For our Graduates, you have proven that you have what it takes to succeed. Today you are recognized as the Army's newest 18-Series Soldiers. You will soon join the centerpiece of the U.S. Army Special Operations Command's capability -- the Operational Detachment Alpha. Twelve Soldiers, specially assessed, selected, and trained from different backgrounds and experiences in the Army designed to deploy anywhere in the world with little or no notice with the ability to face complex, ambiguous, and challenging environment the world over. And we need problem solvers of your caliber to navigate the uncertainty that we face.
Today, as you don your Green Beret for the first time and join the ranks of the Quiet Professionals, remember what the Green Beret stands for -- dedication, professionalism, and specialization.
It was President Kennedy who felt that Army Special Forces needed something to set them apart and symbolize the distinction of the mission to which you will soon assume.
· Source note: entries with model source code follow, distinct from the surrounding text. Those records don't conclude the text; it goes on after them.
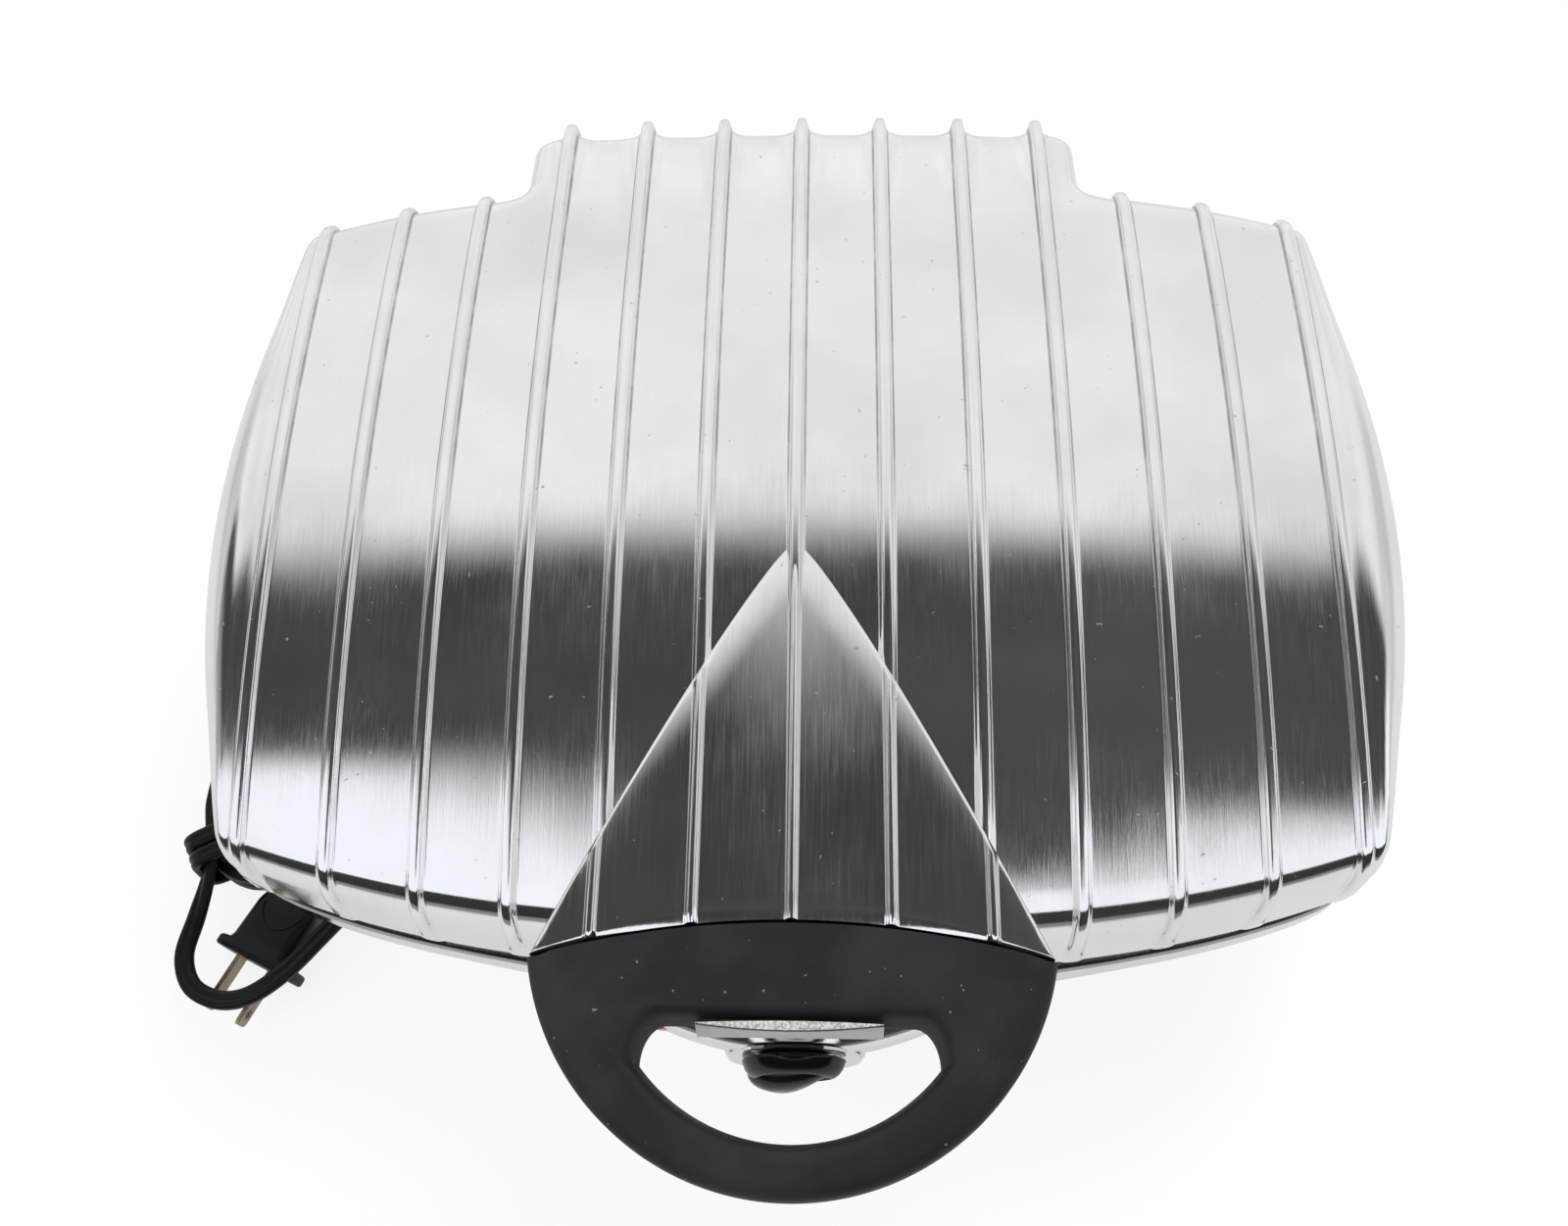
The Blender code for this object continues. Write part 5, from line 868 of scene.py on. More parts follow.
def crease_edge(x):
    return CREASE_Y + CREASE_SWEEP * (abs(x) / FRONT_REACH) ** FRONT_POWER


def side_edge(y):
    return SIDE_X - (y - SIDE_CENTRE_Y) ** 2 / (2 * SIDE_RADIUS)


def soft_max(a, b, softness):
    return (a + b + math.sqrt((a - b) ** 2 + softness ** 2)) / 2


def chin_edge(x):
    return CHIN_Y + CHIN_RADIUS - math.sqrt(max(CHIN_RADIUS ** 2 - x ** 2, 0))


def recessed_rear(x):
    """Rear outline of the base, with its straight recess between the corners."""
    share = min(max((abs(x) - RECESS_HALF_WIDTH) / RECESS_SIDE, 0), 1)
    return RECESS_Y + (rear_edge(x) + BASE_PROUD / 2 - RECESS_Y) * share


def outline_ring(inset, chin_inset, rear_inset, count):
    """Outline of the base at one level, as points at even angles."""
    def outside(x, y):
        front = -soft_max(-(front_edge(x) + inset), -(chin_edge(x) + chin_inset), CHIN_SOFTNESS)
        side_gap = abs(x) - side_edge(y) + inset
        rear_gap = y - recessed_rear(x) + rear_inset
        return soft_max(soft_max(side_gap, front - y, CORNER_SOFTNESS), rear_gap, CORNER_SOFTNESS / 3) > 0

    return trace(outside, SIDE_X * 2, count)


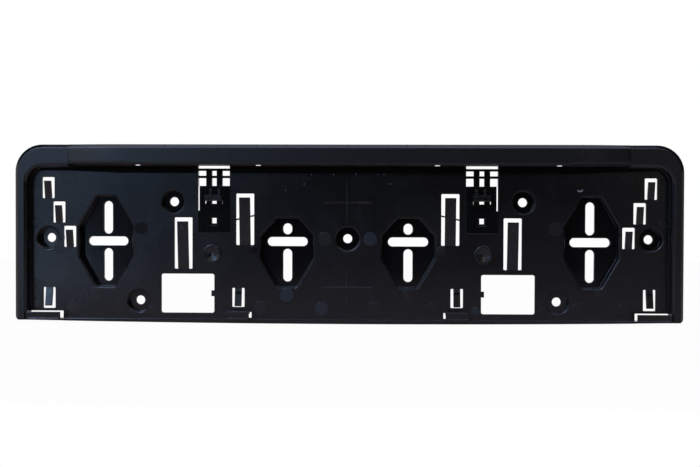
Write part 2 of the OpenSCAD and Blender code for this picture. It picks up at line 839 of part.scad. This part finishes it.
module holder() {
    color("dimgray") {
        difference() {
            union() {
                shell();
                well_places() {
                    well_cup(well_r, 0);
                    well_cup(well_r, inner_well_gap);
                }
                well_cup(centre_well_r, inner_well_gap);
                seat_places() {
                    seat_cup(large_seat);
                    seat_cup(small_seat);
                }
                back_ribs();
                both_sides() clip_pad();
            }
            well_places() {
                well_space(well_r, 0);
                well_space(well_r, inner_well_gap);
            }
            well_space(centre_well_r, inner_well_gap);
            seat_places() {
                seat_space(large_seat);
                seat_space(small_seat);
            }
            seat_places() {
                seat_slots(long_slot_len);
                seat_slots(short_slot_len);
            }
            tab_windows();
            lip_slits();
            both_sides() {
                large_window();
                clip_cuts();
                corner_notch();
                catch_slot();
            }
        }
        tabs();
        skirt(standoff, panel_face + skirt_lip, recess_half_w - finger_len);
        both_sides() {
            window_nose();
            clip_ledge();
            clip_rails();
            corner_finger();
            catch_hook();
            translate([boss_x, 0, -boss_drop]) round_boss();
        }
        cross_mark(upper_cross_z, upper_line_up, upper_line_len);
        cross_mark(lower_cross_z, lower_line_up, lower_line_len);
    }
}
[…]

As President Kennedy noted, the Green Beret is "a symbol of excellence, a badge of courage, a mark of distinction in the fight for freedom." Our Nation trusts our Special Forces to remain ready, ever vigilant, and highly effective. And I know that each and every one of you will build upon the legacy of those who came before you and will build upon those values.
It's not only about the commitment and competence that you have gained in the assessment and qualification phases, it is also about the character that you have demonstrated throughout this process and throughout your career so far in the Army.
As you move on to your first team, I am confident that each one of you will thrive in uncertainty, will continue to prove your excellence, will continue to lead in the most difficult situations. And when you go, you will win because you are Special Forces operators and members of the world's greatest Army.
The strength of our Nation is our Army.
The strength of our Army is our Soldiers.
The strength of our Soldiers is our Families.
And that's what makes us Army Strong!